Un bras de fer qui avait son pendant dans le domaine civil , nous nous en faisions l’écho en juillet, lorsque l’administration américaine et Boeing avaient obtenu -aboutissement d’une plainte américaine déposée en 2004- de l’Organisation mondiale du commerce (OMC) présidée par le socialiste français Pascal Lamy, qu’elle juge illégales certaines aides de Bruxelles accordées pendant 20 ans à Airbus.
Un culot américain assez phénoménal, car il est en effet de notoriété publique que Boeing, via notamment sa branche militaire, est fortement subventionné par le gouvernement américain… qui manie sans complexe, en fonction des circonstances et quand cela l’arrange, c’est de « bonne guerre », la carte du protectionnisme ou de l’ultra libre-échangisme.
Airbus avait alors assuré que la décision de l’OMC, « n’aurait pas d’impact » sur l’appel d’offres, et surtout, qu’elle « ne (devait) pas en avoir ». A l’occasion du déplacement de Nicolas Sarkozy à Washington pour y rencontrer Barack Obama, le président américain avait promis la totale équité et transparence de cet appel d’offre…
Dans La Tribune, en septembre dernier –voir notre article en date du 16 septembre- Gael Vautrin notait alors que la compétition Airbus-Boeing avait « l’inconvénient d’affaiblir les deux grands rivaux de l’aéronautique au moment où ils devraient hypothétiquement commencer à se serrer les coudes alors que la Chine a l’ambition de créer sa propre industrie et son propre champion.
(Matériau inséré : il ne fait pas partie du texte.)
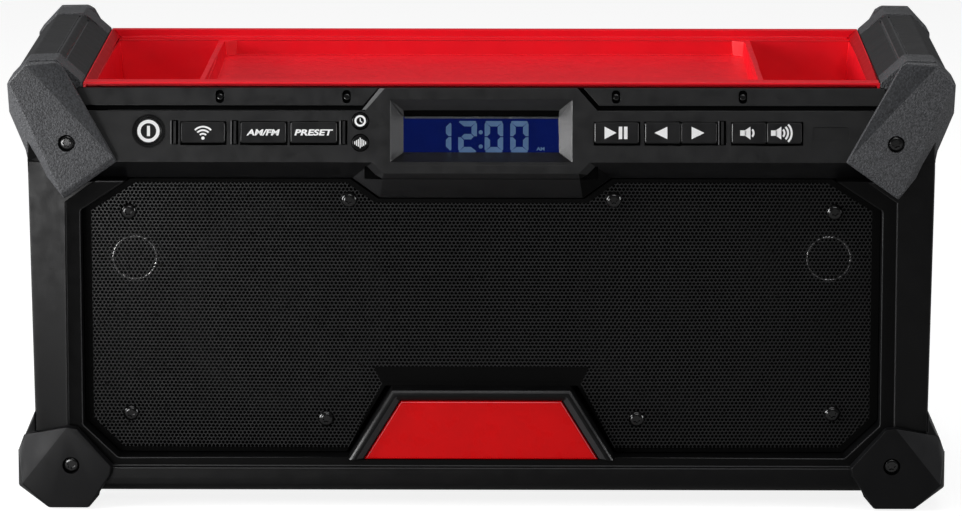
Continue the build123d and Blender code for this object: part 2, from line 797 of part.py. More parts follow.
def board_outline(grow):
    """Front view of the key board: two lobes joined by a bridge under the display."""
    inner = BOARD_INNER_HALF - grow
    leg = BOARD_INNER_HALF + BRIDGE_WIDTH + grow
    return [
        (BOARD_LEFT - grow, BOARD_HIGH + grow),
        (BOARD_LEFT - grow, BOARD_LOW - grow),
        (-leg, BOARD_LOW - grow),
        (-leg, BRIDGE_LOW - grow),
        (leg, BRIDGE_LOW - grow),
        (leg, BOARD_LOW - grow),
        (BOARD_RIGHT + grow, BOARD_LOW - grow),
        (BOARD_RIGHT + grow, BOARD_HIGH + grow),
        (inner, BOARD_HIGH + grow),
        (inner, BRIDGE_LOW + BRIDGE_WIDTH + grow),
        (-inner, BRIDGE_LOW + BRIDGE_WIDTH + grow),
        (-inner, BOARD_HIGH + grow),
    ]


def window_cut():
    """Funnel of the display window, from the face to the lens."""
    outer = [(x, z) for x in (-WINDOW_HALF, WINDOW_HALF) for z in (WINDOW_LOW, WINDOW_HIGH)]
    inner = [(x, z) for x in (-GLASS_HALF, GLASS_HALF) for z in (GLASS_LOW, GLASS_HIGH)]
    corners = [FACE.from_local_coords((x, up(z), 0)) for x, z in outer]
    corners += [FACE.from_local_coords((x, up(z), -WINDOW_DEPTH)) for x, z in inner]
    return ConvexPolyhedron(corners)


def display_slab(low, high, margin):
    """Slab behind the window, wider than the glass opening by a margin."""
    half = GLASS_HALF + margin
    outline = [(x, z) for x in (-half, half) for z in (GLASS_LOW - 1, GLASS_HIGH + 0.6)]
    outline = [outline[0], outline[1], outline[3], outline[2]]
    return face_outline(outline, low, high)


def control_fascia():
    """Leaning control panel with its key openings, window funnel and hollow back."""
    fascia = fascia_block()
    pocket = face_outline(rail_outline(1), -RAIL_THICKNESS, 1)
    fascia -= [pocket, mirrored(pocket)]
    fascia -= face_outline(board_outline(FIT), -2 * FASCIA_BACK, -FASCIA_SKIN)
    fascia -= key_openings(KEY_CLEARANCE)
    fascia -= window_cut()
    fascia -= display_slab(-2 * FASCIA_BACK, -WINDOW_DEPTH, GLASS_MARGIN + FIT)
    for x in SEPARATORS_X:
        half_x, half_z = SEPARATOR_SIZE[0] / 2, SEPARATOR_SIZE[1] / 2
        sunk = (x - half_x, x + half_x, KEY_ROW - half_z, KEY_ROW + half_z)
        fascia -= face_slot(*sunk, -SHALLOW, 1, half_x * MARK_ROUNDING)
    plate_low, plate_high = [KEY_ROW + rise for rise in BLANK_PLATE_RISE]
    fascia -= face_slot(*BLANK_PLATE_X, plate_low, plate_high, -SHALLOW, 1, KEY_CORNER)
    middle = BODY_TOP - RAIL_HEIGHT / 2
    for x in RAIL_SCREWS_X:
        bore = RAIL_SCREW_SHANK + SCREW_BORE_GAP
        hole = face_round(x, middle, bore, -RAIL_SCREW_REACH - RAIL_THICKNESS - FIT, 0)
        fascia -= [hole, mirrored(hole)]
    return fascia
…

Et quand on connaît le pragmatisme, la réactivité et les moyens financiers de l’Empire du Milieu… »
M. Vautrin posait comme postulat implicite à son raisonnement, très critiquable, l’existence d’une solidarité « occidentale » ou « atlantique ». Au nom de laquelle les Etats-Unis ménageraient une industrie aéronautique franco-européenne dont le succès taille des croupières aux groupes américains.
Dés l’annonce de la victoire de Boeing, EADS, rapporte l’AFP, a précisé que « la version militaire de son A-330, le KC-45, est pourtant « le seul véritable avion-ravitailleur déjà en activité alors que la version du 767 présentée par Boeing n’existe « que sur le papier ». « L’européen, qui avait revu la semaine dernière ses prix à la baisse, avançait que sa production aux Etats-Unis générerait 48 000 emplois directs et indirects dans le pays. » Le groupe franco-européen n’a pas précisé s’il comptait faire appel de la décision.
Boeing a immédiatement assuré « que son projet, baptisé ‘KC-46A’, va permettre de soutenir le redressement de l’économie américaine en confortant 50.000 emplois aux Etats-Unis chez Boeing et 800 sous-traitants au sein de 40 Etats. » Le patriotisme économique de l’électeur américain a été pris en compte…Pouvait-om d’ailleurs imaginer que l’Oncle Sam laisserait échapper 35 milliards de dollars dans l’escarcelle de Boeing dans le contexte actuel de guerre commerciale à outrance ?
Bref un vrai coup dur pour Airbus –mais ses dirigeants se faisaient-ils beaucoup d’illusions ?- qui emploie dans les secteurs civil, militaire et spatial, 72 000 personnes rien qu’en France. Avionneur, dont le dynamisme offre à ses sous-traitants – Snecma, Hispano-Suiza du groupe Safran, Thales, Dassault Systèmes, mais aussi à des PME de premier ordre (les sociétés Aubert & Duva, Imphy, Latécoère, Daher Figeac Aero…) de se maintenir à la pointe de la technologie. Et de maintenir son avance …face à la montée en puissance technologique du géant chinois et des autres pays dits « émergents ».